__Exercise task__.
Give the material again in full, matching it exactly.
--- Begin Raw data ---
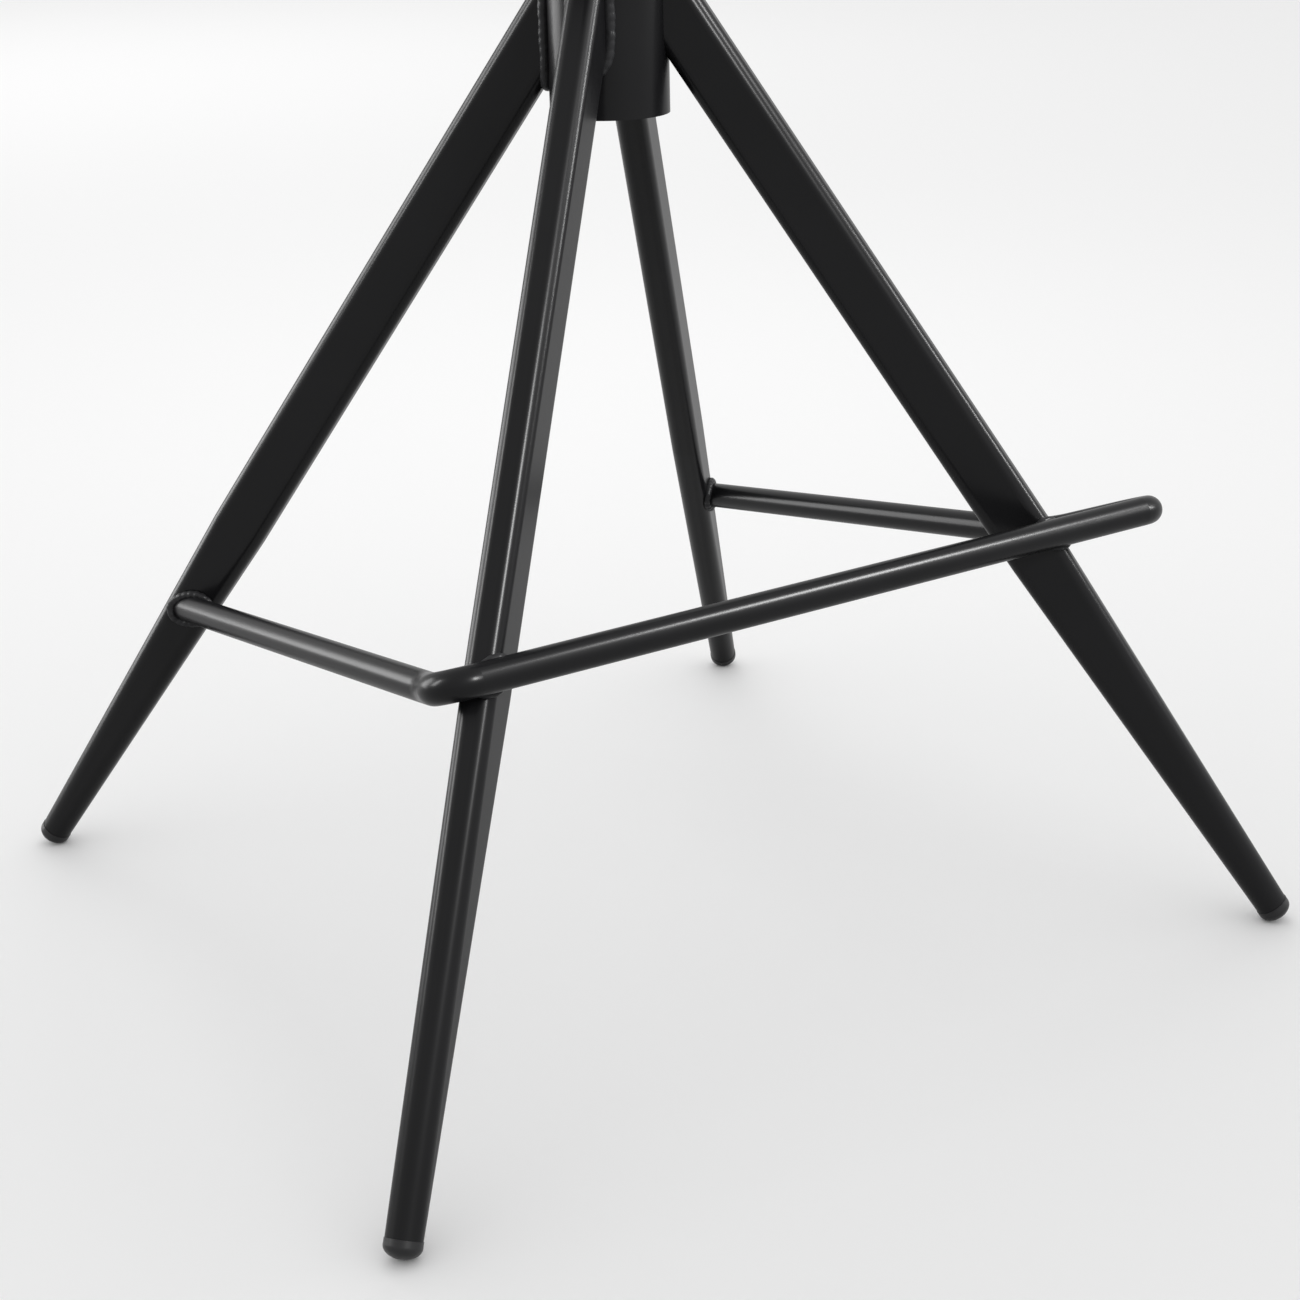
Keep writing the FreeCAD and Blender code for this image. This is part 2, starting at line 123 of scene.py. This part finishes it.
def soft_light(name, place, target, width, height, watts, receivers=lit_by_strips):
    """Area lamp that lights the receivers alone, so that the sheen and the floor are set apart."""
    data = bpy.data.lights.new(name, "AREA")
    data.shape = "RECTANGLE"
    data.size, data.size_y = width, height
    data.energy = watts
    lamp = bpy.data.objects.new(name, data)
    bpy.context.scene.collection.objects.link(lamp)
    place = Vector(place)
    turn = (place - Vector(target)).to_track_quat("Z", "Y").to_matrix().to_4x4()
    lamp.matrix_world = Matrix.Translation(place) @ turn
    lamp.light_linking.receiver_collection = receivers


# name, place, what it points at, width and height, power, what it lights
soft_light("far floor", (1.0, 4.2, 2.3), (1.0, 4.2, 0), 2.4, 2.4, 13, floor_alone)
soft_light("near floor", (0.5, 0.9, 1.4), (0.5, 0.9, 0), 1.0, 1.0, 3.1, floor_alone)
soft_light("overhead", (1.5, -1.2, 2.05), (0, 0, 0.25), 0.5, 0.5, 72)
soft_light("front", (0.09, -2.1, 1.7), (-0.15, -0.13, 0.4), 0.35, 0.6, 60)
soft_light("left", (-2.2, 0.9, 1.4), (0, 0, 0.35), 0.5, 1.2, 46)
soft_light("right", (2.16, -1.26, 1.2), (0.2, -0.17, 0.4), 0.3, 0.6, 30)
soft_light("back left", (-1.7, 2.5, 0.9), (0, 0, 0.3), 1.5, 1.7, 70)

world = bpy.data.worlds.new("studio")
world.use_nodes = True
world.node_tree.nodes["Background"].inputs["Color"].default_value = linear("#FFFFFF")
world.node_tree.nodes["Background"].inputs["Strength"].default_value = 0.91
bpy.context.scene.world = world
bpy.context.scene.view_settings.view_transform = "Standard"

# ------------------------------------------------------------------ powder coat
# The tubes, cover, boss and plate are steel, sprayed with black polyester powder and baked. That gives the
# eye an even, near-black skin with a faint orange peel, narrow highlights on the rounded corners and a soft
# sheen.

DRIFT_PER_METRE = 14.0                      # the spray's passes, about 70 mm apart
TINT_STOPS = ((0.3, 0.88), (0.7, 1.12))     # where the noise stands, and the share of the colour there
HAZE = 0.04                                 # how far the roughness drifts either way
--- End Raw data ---
__Response__.
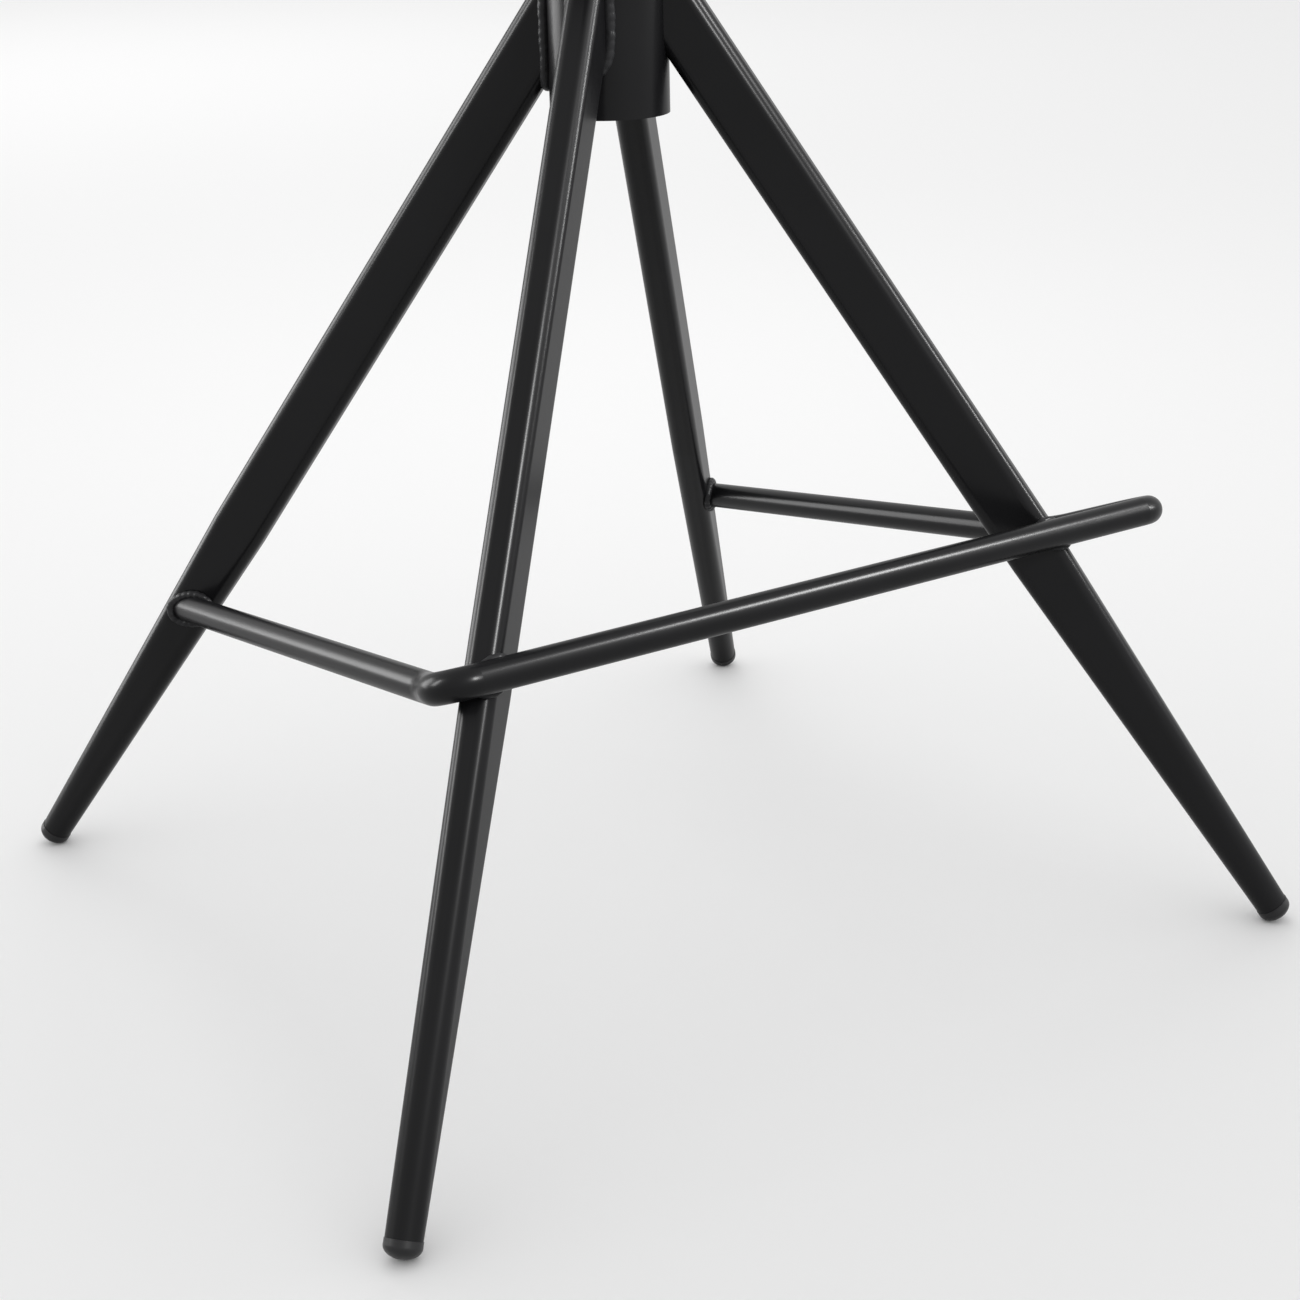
Keep writing the FreeCAD and Blender code for this image. This is part 2, starting at line 123 of scene.py. This part finishes it.
def soft_light(name, place, target, width, height, watts, receivers=lit_by_strips):
    """Area lamp that lights the receivers alone, so that the sheen and the floor are set apart."""
    data = bpy.data.lights.new(name, "AREA")
    data.shape = "RECTANGLE"
    data.size, data.size_y = width, height
    data.energy = watts
    lamp = bpy.data.objects.new(name, data)
    bpy.context.scene.collection.objects.link(lamp)
    place = Vector(place)
    turn = (place - Vector(target)).to_track_quat("Z", "Y").to_matrix().to_4x4()
    lamp.matrix_world = Matrix.Translation(place) @ turn
    lamp.light_linking.receiver_collection = receivers


# name, place, what it points at, width and height, power, what it lights
soft_light("far floor", (1.0, 4.2, 2.3), (1.0, 4.2, 0), 2.4, 2.4, 13, floor_alone)
soft_light("near floor", (0.5, 0.9, 1.4), (0.5, 0.9, 0), 1.0, 1.0, 3.1, floor_alone)
soft_light("overhead", (1.5, -1.2, 2.05), (0, 0, 0.25), 0.5, 0.5, 72)
soft_light("front", (0.09, -2.1, 1.7), (-0.15, -0.13, 0.4), 0.35, 0.6, 60)
soft_light("left", (-2.2, 0.9, 1.4), (0, 0, 0.35), 0.5, 1.2, 46)
soft_light("right", (2.16, -1.26, 1.2), (0.2, -0.17, 0.4), 0.3, 0.6, 30)
soft_light("back left", (-1.7, 2.5, 0.9), (0, 0, 0.3), 1.5, 1.7, 70)

world = bpy.data.worlds.new("studio")
world.use_nodes = True
world.node_tree.nodes["Background"].inputs["Color"].default_value = linear("#FFFFFF")
world.node_tree.nodes["Background"].inputs["Strength"].default_value = 0.91
bpy.context.scene.world = world
bpy.context.scene.view_settings.view_transform = "Standard"

# ------------------------------------------------------------------ powder coat
# The tubes, cover, boss and plate are steel, sprayed with black polyester powder and baked. That gives the
# eye an even, near-black skin with a faint orange peel, narrow highlights on the rounded corners and a soft
# sheen.

DRIFT_PER_METRE = 14.0                      # the spray's passes, about 70 mm apart
TINT_STOPS = ((0.3, 0.88), (0.7, 1.12))     # where the noise stands, and the share of the colour there
HAZE = 0.04                                 # how far the roughness drifts either way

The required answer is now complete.